▸ INFORMATION SUPPLIED:
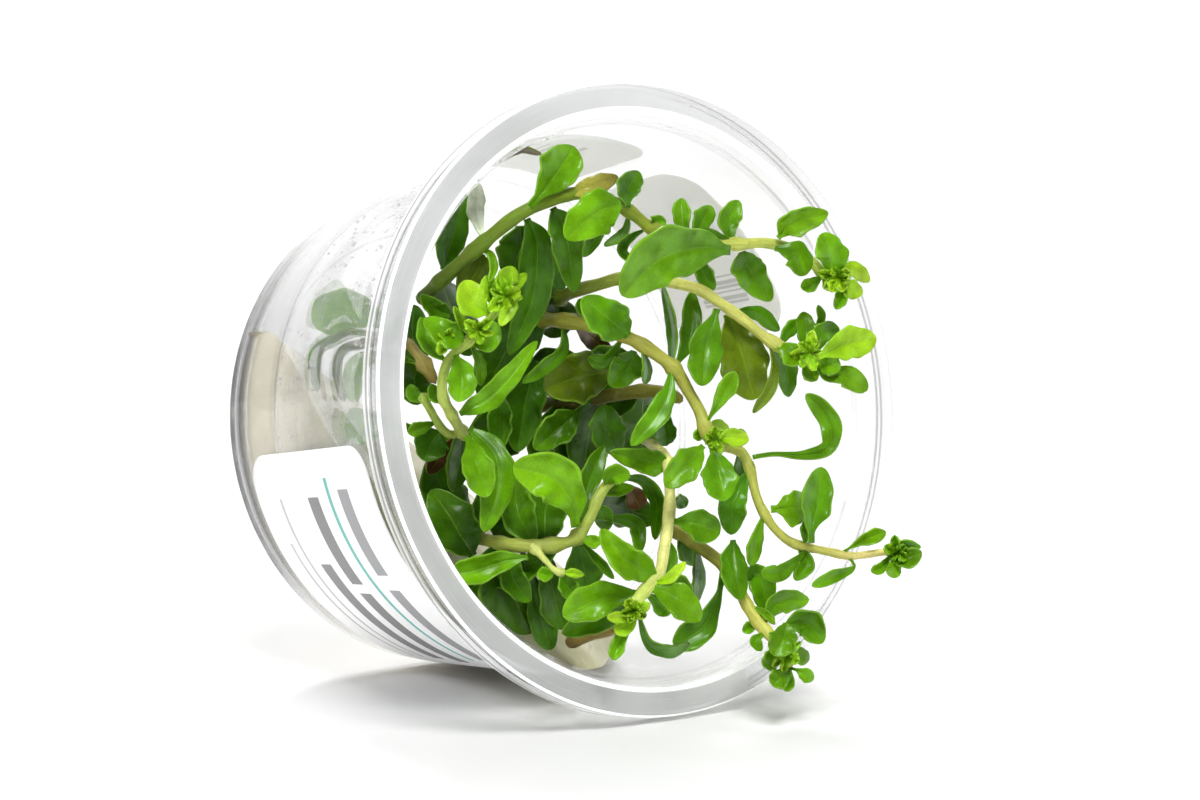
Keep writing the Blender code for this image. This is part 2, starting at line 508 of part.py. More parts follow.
def in_row_frame(point):
    return Vector((
        (point[0] + RIM_CENTRE_X) * MM,
        (point[1] + RIM_CENTRE_Y) * MM,
        (point[2] + RIM_CENTRE_Z) * MM,
    ))


def along_route(route, share):
    """A point of the smooth curve through the route's points, at this share of their count."""
    points = np.array(route, float)
    before = 2 * points[0] - points[1]
    after = 2 * points[-1] - points[-2]
    knots = np.vstack([before, points, after])
    place = min(max(share, 0.0), 1.0) * (len(points) - 1)
    first = min(int(place), len(points) - 2)
    t = place - first
    a, b, c, d = knots[first : first + 4]
    return 0.5 * (2 * b + (c - a) * t + (2 * a - 5 * b + 4 * c - d) * t**2 + (3 * b - 3 * c + d - a) * t**3)


# Cup, gel and labels


def place_in_cup(thing):
    """Turns a thing modelled standing, with the base of the cup at Z = 0, to lie with the cup."""
    out = cup_axes()[2]
    base = in_row_frame(-CUP_DEPTH * out)
    thing.location = base
    thing.rotation_euler = (math.pi / 2 - TIP_UP, 0.0, 0.0)


def turned(name, profile):
    """A solid of revolution from (radius, depth past the mouth) points."""
    mesh = bpy.data.meshes.new(name)
    points = [(radius * MM, 0.0, (CUP_DEPTH - depth) * MM) for radius, depth in profile]
    mesh.from_pydata(points, [(i, i + 1) for i in range(len(points) - 1)], [])
    thing = add_thing(name, mesh)
    screw = thing.modifiers.new("turn", "SCREW")
    screw.steps = CUP_FACETS
    screw.render_steps = CUP_FACETS
    screw.use_merge_vertices = True
    screw.merge_threshold = 0.00001
    screw.use_smooth_shade = True
    return thing


def make_cup():
    floor_depth = CUP_DEPTH - BASE_WALL - FOOT_HEIGHT
    foot_inner = WALL_BASE_RADIUS - BASE_EDGE_ROUND - FOOT_WIDTH
    edge = BASE_EDGE_ROUND
    profile = [
        (0.0, floor_depth),
        (inner_radius(floor_depth) - BASE_INNER_ROUND, floor_depth),
        (inner_radius(floor_depth), floor_depth - BASE_INNER_ROUND),
        (inner_radius(NECK_DEPTH), NECK_DEPTH),
        (LIP_RADIUS - LIP_STEP, LIP_STEP_DEPTH),
        (LIP_RADIUS, LIP_CORNER_DEPTH),
        (LIP_RADIUS + LIP_CORNER, 0.0),
        (RIM_RADIUS - RIM_CORNER, 0.0),
        (RIM_RADIUS, RIM_CORNER),
        (RIM_RADIUS, RIM_SKIRT_DEPTH),
        (RIM_RADIUS - RIM_WALL, RIM_SKIRT_DEPTH),
        (RIM_RADIUS - RIM_WALL, RIM_WALL),
        (outer_radius(NECK_FLARE_DEPTH) + NECK_FLARE, RIM_WALL),
        (outer_radius(NECK_OUTER_DEPTH), NECK_OUTER_DEPTH),
        (outer_radius(CUP_DEPTH - edge), CUP_DEPTH - edge),
        (WALL_BASE_RADIUS - edge, CUP_DEPTH),
        (foot_inner, CUP_DEPTH),
        (foot_inner - FOOT_HEIGHT, CUP_DEPTH - FOOT_HEIGHT),
        (0.0, CUP_DEPTH - FOOT_HEIGHT),
    ]
    cup = turned("cup", profile)
    place_in_cup(cup)
    give_look(cup, CUP_LOOK)


def make_gel(helpers):
    bottom = GEL_PROFILE[0][0] - GEL_BASE_GAP
    edge = bottom - GEL_BASE_CORNER_HEIGHT
    profile = [
        (0.0, GEL_PROFILE[-1][0]),
        (inner_radius(GEL_PROFILE[-1][0]) - GEL_GAP, GEL_PROFILE[-1][0]),
        (inner_radius(edge) - GEL_GAP, edge),
        (inner_radius(bottom) - GEL_GAP - GEL_BASE_CORNER, bottom),
        (0.0, bottom),
    ]
    gel = turned("gel", profile)
    place_in_cup(gel)
    give_look(gel, GEL_LOOK)
    slump = bpy.data.meshes.new("gel_slump")
    to_right, upward = math.sin(GEL_ROLL) * MM, math.cos(GEL_ROLL) * MM
    corners = [(height * to_right, height * upward, (CUP_DEPTH - depth) * MM) for depth, height in GEL_PROFILE]
    slump.from_pydata(corners, [], [list(range(len(corners)))])
    cutter = add_thing("gel_slump", slump)
    thicken = cutter.modifiers.new("thick", "SOLIDIFY")
    thicken.thickness = 4 * RIM_RADIUS * MM
    thicken.offset = 0.0
    place_in_cup(cutter)
    as_helper(cutter, helpers)
    add_boolean(gel, "INTERSECT", cutter)


def facet_radius(radius, degrees):
    """How far the flat facets of the cup are from its axis in this direction."""
    step = 360.0 / CUP_FACETS
    from_middle = (degrees - 90.0 + step) % step - step / 2
    return radius * math.cos(math.radians(step / 2)) / math.cos(math.radians(from_middle))


def label_columns(label, arc):
    """Shares across a label at its rounded corners and at each facet edge beneath it."""
    round_share = label.corner / arc
    shares = {0.0, 0.12 * round_share, 0.5 * round_share, round_share}
    shares |= {1 - share for share in shares}
    step = 360.0 / CUP_FACETS
    first = math.ceil((label.start - 90.0) / step)
    last = math.floor((label.end - 90.0) / step)
    for facet in range(first, last + 1):
        shares.add((facet * step + 90.0 - label.start) / (label.end - label.start))
    ordered = sorted(shares)
    return [a for a, b in zip(ordered, ordered[1:] + [2.0]) if b - a > 0.004]


def make_label(name, label):
    middle = outer_radius((label.upper + label.lower) / 2)
    arc = math.radians(label.end - label.start) * middle
    shares = label_columns(label, arc)
    bpy.ops.mesh.primitive_grid_add(x_subdivisions=len(shares) - 1, y_subdivisions=2, size=2.0)
    thing = bpy.context.object
    thing.name = name
    for vertex in thing.data.vertices:
        share = shares[round((vertex.co.x + 1) / 2 * (len(shares) - 1))]
        to_edge = min(share, 1 - share) * arc
        short = max(label.corner - to_edge, 0.0)
        cut = label.corner - math.sqrt(max(label.corner**2 - short**2, 0.0))
        half = (label.lower - label.upper) / 2 - cut
        depth = (label.lower + label.upper) / 2 + vertex.co.y * half
        degrees = label.start + share * (label.end - label.start)
        radius = facet_radius(outer_radius(depth) + LABEL_GAP + LABEL_THICK / 2, degrees)
        turn = math.radians(90.0 - degrees)
        vertex.co = Vector((
            radius * math.cos(turn) * MM, radius * math.sin(turn) * MM, (CUP_DEPTH - depth) * MM
        ))
    thicken = thing.modifiers.new("thick", "SOLIDIFY")
    thicken.thickness = LABEL_THICK * MM
    thicken.offset = 0.0
    place_in_cup(thing)
    give_look(thing, PAPER_LOOK)


# Plant


def blade_share(t, widest):
    """How wide a leaf is at this share of its length, as a share of its widest."""
    bend = math.log(0.5) / math.log(widest)
    full = math.sin(math.pi * t**bend) ** 0.75
    least = LEAF_STALK_SHARE if t < widest else LEAF_TIP_SHARE
    return max(full, least)


def leaf_point(spec, along, across):
    """A point of a leaf, from 0 at its stalk to 1 at its tip and from -1 to 1 across it."""
    t = 1 - (1 - along) ** LEAF_TAPER_BEND
    column, row, past = along_route(spec.route, t)
    ahead = along_route(spec.route, t + 0.02)
    behind = along_route(spec.route, t - 0.02)
    run, drop = ahead[0] - behind[0], ahead[1] - behind[1]
    length = math.hypot(run, drop)
    share = blade_share(t, spec.widest) * across
    distance = np.linalg.norm(seen_at(column, row, past) - view_point())
    half = spec.wide / 2 * PIXELS_PER_RADIAN / distance
    near = spec.lean * share + spec.fold * abs(share)
    return in_row_frame(seen_at(column - drop / length * half * share, row + run / length * half * share, past + near))


def leaf_grid(spec, most_rows):
    """How many faces across and along suit a leaf of this size."""
    places = np.array([seen_at(*place) for place in spec.route])
    length = np.linalg.norm(np.diff(places, axis=0), axis=1).sum()
    rows = min(max(2, round(length / LEAF_ROW_LENGTH) + 1), most_rows)
    flat = spec.wide < NARROW_LEAF or spec.fold == 0.0
    return (1 if flat else 2), rows


def make_leaf(name, spec, most_rows):
    across, rows = leaf_grid(spec, most_rows)
    bpy.ops.mesh.primitive_grid_add(x_subdivisions=across, y_subdivisions=rows, size=2.0)
    blade = bpy.context.object
    blade.name = name
    for vertex in blade.data.vertices:
        vertex.co = leaf_point(spec, (vertex.co.y + 1) / 2, vertex.co.x)
    blade.data.shade_smooth()
    thicken = blade.modifiers.new("thick", "SOLIDIFY")
    thicken.thickness = LEAF_THICK * MM
    thicken.offset = 0.0
    give_look(blade, LEAF_LOOK)
    return blade


def stem_steps(spec):
    """Places evenly spaced along the smooth route, as columns, rows and distances, with each one's share of the way."""
    fine = np.array([along_route(spec.route, i / 200) for i in range(201)])
    places = np.array([seen_at(*place) for place in fine])
    run = np.concatenate([[0.0], np.cumsum(np.linalg.norm(np.diff(places, axis=0), axis=1))])
    count = max(4, round(run[-1] / STEM_POINT_SPACING) + 1)
    wanted = np.linspace(0.0, run[-1], count)
    even = np.stack([np.interp(wanted, run, fine[:, axis]) for axis in range(3)], axis=1)
    return even, wanted / run[-1]


def make_stem_tube(name, spec):
    """A tapering round stem as a mesh, swept along its route."""
    places, shares = stem_steps(spec)
    data = bpy.data.curves.new(name, "CURVE")
    data.dimensions = "3D"
    data.bevel_depth = spec.thick / 2 * MM
    data.bevel_resolution = 1
    data.use_fill_caps = True
    spline = data.splines.new("POLY")
    spline.points.add(len(places) - 1)
    for point, place, share in zip(spline.points, places, shares):
        point.co = (*in_row_frame(seen_at(*place)), 1.0)
        point.radius = 1 + (spec.tip_thick / spec.thick - 1) * share
    curve = add_thing(name, data)
    bpy.context.view_layer.update()
    mesh = bpy.data.meshes.new_from_object(curve.evaluated_get(bpy.context.evaluated_depsgraph_get()))
    bpy.data.objects.remove(curve, do_unlink=True)
    work = bmesh.new()
    work.from_mesh(mesh)
    bmesh.ops.remove_doubles(work, verts=work.verts, dist=0.00001)
    bmesh.ops.recalc_face_normals(work, faces=work.faces)
    work.to_mesh(mesh)
    work.free()
    mesh.shade_smooth()
    return add_thing(name, mesh)


def rooted(spec, stems):
    """The leaf moved so that it starts on the centreline of the nearest stem."""
    wanted = np.array(spec.route[0])
    places = []
    for grown in stems:
        steps = stem_steps(grown)[0]
        for start, end in zip(steps, steps[1:]):
            places += [start + (end - start) * i / 12 for i in range(13)]
    nearest = min(places, key=lambda place: np.linalg.norm(place[:2] - wanted[:2]))
    return spec._replace(route=(tuple(nearest), *spec.route[1:]))


def make_stem(name, specs, leaves):
    """A stem, its side stems and the leaves that are one piece with it."""
    grown = new_collection(name + "_grown")
    first = make_stem_tube(name, specs[0])
    for number, side in enumerate(specs[1:]):
        as_helper(make_stem_tube(f"{name}_side_{number + 1}", side), grown)
    for number, spec in enumerate(leaves):
        as_helper(make_leaf(f"{name}_leaf_{number + 1}", rooted(spec, specs), MOST_FUSED_LEAF_ROWS), grown)
    if grown.objects:
        join = first.modifiers.new("grown", "BOOLEAN")
        join.operation = "UNION"
        join.solver = "EXACT"
        join.operand_type = "COLLECTION"
        join.collection = grown
        join.use_self = True
    give_look(first, BROWN_LOOK if "brown" in name else STEM_LOOK)


def main():
    clear_scene()
    make_home("plant_in_cup")
    helpers = new_collection("helpers")
    make_cup()
    make_gel(helpers)
    for name, label in LABELS.items():
        make_label(name, label)
    for name, specs in STEMS.items():
        make_stem(name, specs, STEM_LEAVES.get(name, []))
    for name, spec in LEAVES.items():
        make_leaf(name, spec, MOST_LEAF_ROWS)


main()
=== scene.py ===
import math

import bpy
import numpy as np
from mathutils import Matrix, Vector


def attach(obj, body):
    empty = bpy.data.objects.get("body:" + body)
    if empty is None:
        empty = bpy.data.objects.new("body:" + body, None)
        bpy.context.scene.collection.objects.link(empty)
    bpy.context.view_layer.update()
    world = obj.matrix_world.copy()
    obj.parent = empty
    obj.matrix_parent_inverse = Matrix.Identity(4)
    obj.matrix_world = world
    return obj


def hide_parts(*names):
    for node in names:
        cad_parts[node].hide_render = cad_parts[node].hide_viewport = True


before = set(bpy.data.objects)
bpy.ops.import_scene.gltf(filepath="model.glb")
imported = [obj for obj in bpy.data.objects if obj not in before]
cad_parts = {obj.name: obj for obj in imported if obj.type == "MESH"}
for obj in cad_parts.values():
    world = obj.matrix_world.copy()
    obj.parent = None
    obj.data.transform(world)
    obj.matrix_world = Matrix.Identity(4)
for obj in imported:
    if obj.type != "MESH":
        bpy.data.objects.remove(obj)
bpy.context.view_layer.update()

mm = 0.001
fullTurn = 2 * math.pi

cup = {
    "depth": 62.9,  # mm, as all sizes here: along the cup's axis or out from it
    "rimRadius": 50.0,
    "rimSkirt": 4.5,  # how far the rim turns down
    "rimWall": 0.9,
    "lipRadius": 45.0,
    "wallTop": 44.77,  # the wall's outer radius at the mouth and at the base
    "wallBase": 39.72,
    "wall": 0.8,
    "baseWall": 1.0,
    "baseRound": 1.5,
    "baseBand": 59.4,  # mm past the mouth, where the thick edge of the base starts to show
    "footWidth": 5.0,
    "footHeight": 0.6,
    "groove": (45.6, 46.0, 46.6, 47.0),  # mm past the mouth: the step round the inside of the wall
    "grooveDepth": 0.12,
    "frameFacets": 42,  # the frame's cup has flats, and the round one touches them from inside
    "sides": 192,
}
toFlat = math.cos(math.pi / cup["frameFacets"])


def outerRadius(depth):
    return cup["wallTop"] + (cup["wallBase"] - cup["wallTop"]) * depth / cup["depth"]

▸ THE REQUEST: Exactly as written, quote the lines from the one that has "give_look(first, BROWN_LOOK if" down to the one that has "fullTurn = 2 * math.pi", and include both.

▸ IN RESPONSE:
    give_look(first, BROWN_LOOK if "brown" in name else STEM_LOOK)


def main():
    clear_scene()
    make_home("plant_in_cup")
    helpers = new_collection("helpers")
    make_cup()
    make_gel(helpers)
    for name, label in LABELS.items():
        make_label(name, label)
    for name, specs in STEMS.items():
        make_stem(name, specs, STEM_LEAVES.get(name, []))
    for name, spec in LEAVES.items():
        make_leaf(name, spec, MOST_LEAF_ROWS)


main()
=== scene.py ===
import math

import bpy
import numpy as np
from mathutils import Matrix, Vector


def attach(obj, body):
    empty = bpy.data.objects.get("body:" + body)
    if empty is None:
        empty = bpy.data.objects.new("body:" + body, None)
        bpy.context.scene.collection.objects.link(empty)
    bpy.context.view_layer.update()
    world = obj.matrix_world.copy()
    obj.parent = empty
    obj.matrix_parent_inverse = Matrix.Identity(4)
    obj.matrix_world = world
    return obj


def hide_parts(*names):
    for node in names:
        cad_parts[node].hide_render = cad_parts[node].hide_viewport = True


before = set(bpy.data.objects)
bpy.ops.import_scene.gltf(filepath="model.glb")
imported = [obj for obj in bpy.data.objects if obj not in before]
cad_parts = {obj.name: obj for obj in imported if obj.type == "MESH"}
for obj in cad_parts.values():
    world = obj.matrix_world.copy()
    obj.parent = None
    obj.data.transform(world)
    obj.matrix_world = Matrix.Identity(4)
for obj in imported:
    if obj.type != "MESH":
        bpy.data.objects.remove(obj)
bpy.context.view_layer.update()

mm = 0.001
fullTurn = 2 * math.pi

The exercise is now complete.